Work out how many lines in the entries below include the word "that". Give nothing but the number.

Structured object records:
+-------+

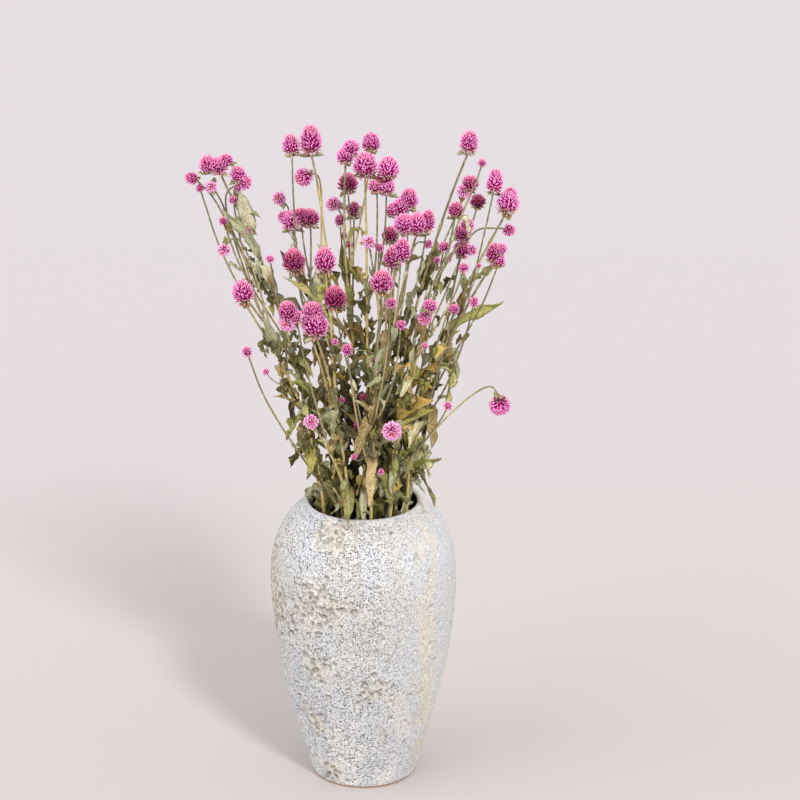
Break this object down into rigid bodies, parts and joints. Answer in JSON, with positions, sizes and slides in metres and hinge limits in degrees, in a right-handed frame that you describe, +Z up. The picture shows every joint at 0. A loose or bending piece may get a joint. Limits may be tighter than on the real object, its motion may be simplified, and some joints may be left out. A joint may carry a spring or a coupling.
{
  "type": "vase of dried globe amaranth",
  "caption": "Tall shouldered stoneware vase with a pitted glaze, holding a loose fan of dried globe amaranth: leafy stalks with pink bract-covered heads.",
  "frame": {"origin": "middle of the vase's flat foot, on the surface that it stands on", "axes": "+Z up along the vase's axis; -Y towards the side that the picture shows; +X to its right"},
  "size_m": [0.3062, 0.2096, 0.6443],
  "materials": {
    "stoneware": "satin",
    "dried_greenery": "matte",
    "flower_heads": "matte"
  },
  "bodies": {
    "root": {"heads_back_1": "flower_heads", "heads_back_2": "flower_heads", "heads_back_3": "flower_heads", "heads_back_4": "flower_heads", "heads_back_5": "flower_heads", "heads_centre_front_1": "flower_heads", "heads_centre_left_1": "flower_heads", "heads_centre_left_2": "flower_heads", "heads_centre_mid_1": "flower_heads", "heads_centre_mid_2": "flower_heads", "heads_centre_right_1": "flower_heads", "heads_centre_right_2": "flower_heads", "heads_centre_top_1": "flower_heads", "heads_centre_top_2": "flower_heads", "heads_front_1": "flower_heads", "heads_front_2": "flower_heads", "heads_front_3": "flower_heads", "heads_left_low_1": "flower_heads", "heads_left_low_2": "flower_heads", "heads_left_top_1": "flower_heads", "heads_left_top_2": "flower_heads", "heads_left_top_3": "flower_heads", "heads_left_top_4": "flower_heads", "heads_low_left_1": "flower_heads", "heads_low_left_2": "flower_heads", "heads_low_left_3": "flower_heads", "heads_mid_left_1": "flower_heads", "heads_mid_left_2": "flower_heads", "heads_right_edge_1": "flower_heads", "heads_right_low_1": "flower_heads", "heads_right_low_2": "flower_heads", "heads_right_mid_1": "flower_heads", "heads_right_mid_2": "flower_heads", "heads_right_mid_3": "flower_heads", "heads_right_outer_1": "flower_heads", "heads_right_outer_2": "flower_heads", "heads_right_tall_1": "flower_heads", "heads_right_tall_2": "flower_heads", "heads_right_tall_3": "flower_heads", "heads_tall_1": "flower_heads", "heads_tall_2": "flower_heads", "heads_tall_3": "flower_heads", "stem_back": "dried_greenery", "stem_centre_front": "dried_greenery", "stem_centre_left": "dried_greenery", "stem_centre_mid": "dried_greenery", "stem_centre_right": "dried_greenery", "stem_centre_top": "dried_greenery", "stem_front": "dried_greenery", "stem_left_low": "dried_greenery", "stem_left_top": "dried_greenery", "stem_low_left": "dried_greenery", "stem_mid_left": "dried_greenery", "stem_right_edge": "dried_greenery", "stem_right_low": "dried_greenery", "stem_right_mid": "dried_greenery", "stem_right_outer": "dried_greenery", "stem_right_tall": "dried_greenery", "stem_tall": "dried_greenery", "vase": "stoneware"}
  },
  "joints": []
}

+-------+

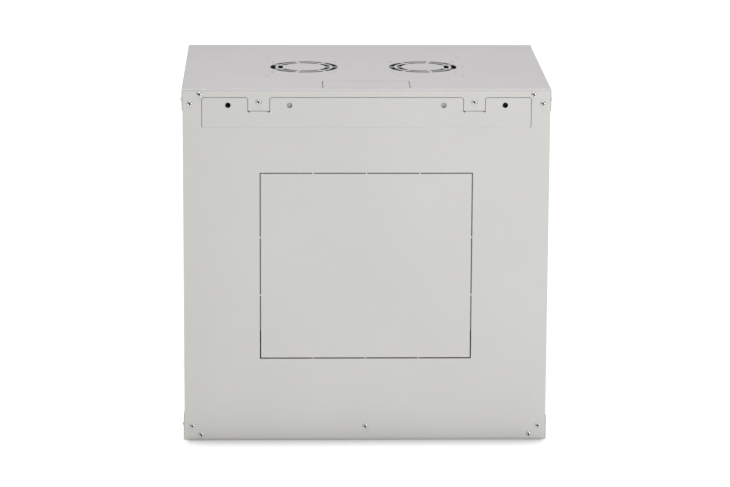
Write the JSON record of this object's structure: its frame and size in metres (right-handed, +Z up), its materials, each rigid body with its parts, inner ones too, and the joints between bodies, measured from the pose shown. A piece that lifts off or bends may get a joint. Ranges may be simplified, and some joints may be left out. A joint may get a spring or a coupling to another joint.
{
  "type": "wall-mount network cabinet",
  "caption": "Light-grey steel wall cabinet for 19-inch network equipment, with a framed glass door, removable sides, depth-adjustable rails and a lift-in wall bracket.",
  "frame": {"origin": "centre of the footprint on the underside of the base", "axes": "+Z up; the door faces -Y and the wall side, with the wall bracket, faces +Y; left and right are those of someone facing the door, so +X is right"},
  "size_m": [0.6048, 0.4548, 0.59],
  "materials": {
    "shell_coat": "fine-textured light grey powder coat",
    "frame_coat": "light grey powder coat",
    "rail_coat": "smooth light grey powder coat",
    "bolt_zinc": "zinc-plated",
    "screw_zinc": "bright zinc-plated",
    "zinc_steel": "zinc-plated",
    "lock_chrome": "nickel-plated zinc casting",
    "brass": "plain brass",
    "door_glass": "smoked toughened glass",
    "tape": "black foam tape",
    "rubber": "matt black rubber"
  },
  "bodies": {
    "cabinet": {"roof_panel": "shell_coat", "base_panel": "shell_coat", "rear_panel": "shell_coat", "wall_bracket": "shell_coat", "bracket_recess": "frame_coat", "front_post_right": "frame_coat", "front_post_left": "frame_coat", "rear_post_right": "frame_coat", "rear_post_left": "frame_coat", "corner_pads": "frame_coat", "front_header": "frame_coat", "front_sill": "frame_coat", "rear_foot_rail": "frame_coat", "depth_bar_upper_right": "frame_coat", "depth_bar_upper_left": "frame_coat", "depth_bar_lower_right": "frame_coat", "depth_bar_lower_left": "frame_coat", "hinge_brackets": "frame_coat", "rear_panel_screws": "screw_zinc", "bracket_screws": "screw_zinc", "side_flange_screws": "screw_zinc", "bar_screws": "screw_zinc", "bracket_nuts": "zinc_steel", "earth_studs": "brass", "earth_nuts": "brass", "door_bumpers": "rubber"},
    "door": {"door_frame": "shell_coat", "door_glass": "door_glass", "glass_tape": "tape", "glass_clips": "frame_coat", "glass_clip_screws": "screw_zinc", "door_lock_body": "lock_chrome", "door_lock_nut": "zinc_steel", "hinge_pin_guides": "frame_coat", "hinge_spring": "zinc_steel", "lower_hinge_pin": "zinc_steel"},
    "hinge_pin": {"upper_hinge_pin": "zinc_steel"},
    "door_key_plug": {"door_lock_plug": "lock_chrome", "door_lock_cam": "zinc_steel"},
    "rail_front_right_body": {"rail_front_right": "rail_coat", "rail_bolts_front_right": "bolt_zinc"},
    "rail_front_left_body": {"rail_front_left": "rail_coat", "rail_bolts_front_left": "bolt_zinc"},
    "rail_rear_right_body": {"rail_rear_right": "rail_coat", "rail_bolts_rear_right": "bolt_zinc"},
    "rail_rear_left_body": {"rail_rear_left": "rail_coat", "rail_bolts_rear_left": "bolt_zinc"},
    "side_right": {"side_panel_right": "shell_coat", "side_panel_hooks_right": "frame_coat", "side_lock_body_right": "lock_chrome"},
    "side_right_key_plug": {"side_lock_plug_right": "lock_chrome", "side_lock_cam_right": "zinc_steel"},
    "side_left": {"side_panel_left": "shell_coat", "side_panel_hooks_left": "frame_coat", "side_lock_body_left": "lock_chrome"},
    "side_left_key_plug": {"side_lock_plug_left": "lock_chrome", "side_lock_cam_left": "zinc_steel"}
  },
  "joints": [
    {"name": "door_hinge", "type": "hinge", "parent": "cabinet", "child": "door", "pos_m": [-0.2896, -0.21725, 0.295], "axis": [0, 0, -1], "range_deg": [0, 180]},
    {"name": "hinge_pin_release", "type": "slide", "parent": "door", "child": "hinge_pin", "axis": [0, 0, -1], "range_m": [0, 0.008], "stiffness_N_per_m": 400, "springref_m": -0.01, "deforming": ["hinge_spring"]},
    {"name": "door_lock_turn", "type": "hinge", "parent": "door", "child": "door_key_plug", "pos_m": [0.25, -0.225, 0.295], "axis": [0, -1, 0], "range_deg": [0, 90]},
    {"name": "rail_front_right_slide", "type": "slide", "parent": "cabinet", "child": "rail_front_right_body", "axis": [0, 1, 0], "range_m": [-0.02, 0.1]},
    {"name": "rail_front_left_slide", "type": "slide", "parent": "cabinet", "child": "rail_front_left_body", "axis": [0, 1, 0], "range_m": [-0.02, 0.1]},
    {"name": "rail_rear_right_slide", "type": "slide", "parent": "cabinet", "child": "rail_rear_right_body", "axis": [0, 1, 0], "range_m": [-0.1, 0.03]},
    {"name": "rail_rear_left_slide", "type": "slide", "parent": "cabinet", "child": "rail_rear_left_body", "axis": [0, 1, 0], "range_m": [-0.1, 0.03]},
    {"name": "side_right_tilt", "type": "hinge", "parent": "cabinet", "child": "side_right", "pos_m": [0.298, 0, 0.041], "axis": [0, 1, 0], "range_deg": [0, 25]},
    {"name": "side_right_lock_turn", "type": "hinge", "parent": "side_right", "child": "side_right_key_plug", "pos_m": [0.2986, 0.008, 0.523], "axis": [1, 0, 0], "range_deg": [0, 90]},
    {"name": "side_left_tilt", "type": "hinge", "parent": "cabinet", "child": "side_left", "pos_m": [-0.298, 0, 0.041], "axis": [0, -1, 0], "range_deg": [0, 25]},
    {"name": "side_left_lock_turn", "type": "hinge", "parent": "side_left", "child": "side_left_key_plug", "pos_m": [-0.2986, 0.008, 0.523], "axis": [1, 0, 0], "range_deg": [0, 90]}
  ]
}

+-------+

[Exercise answer]
3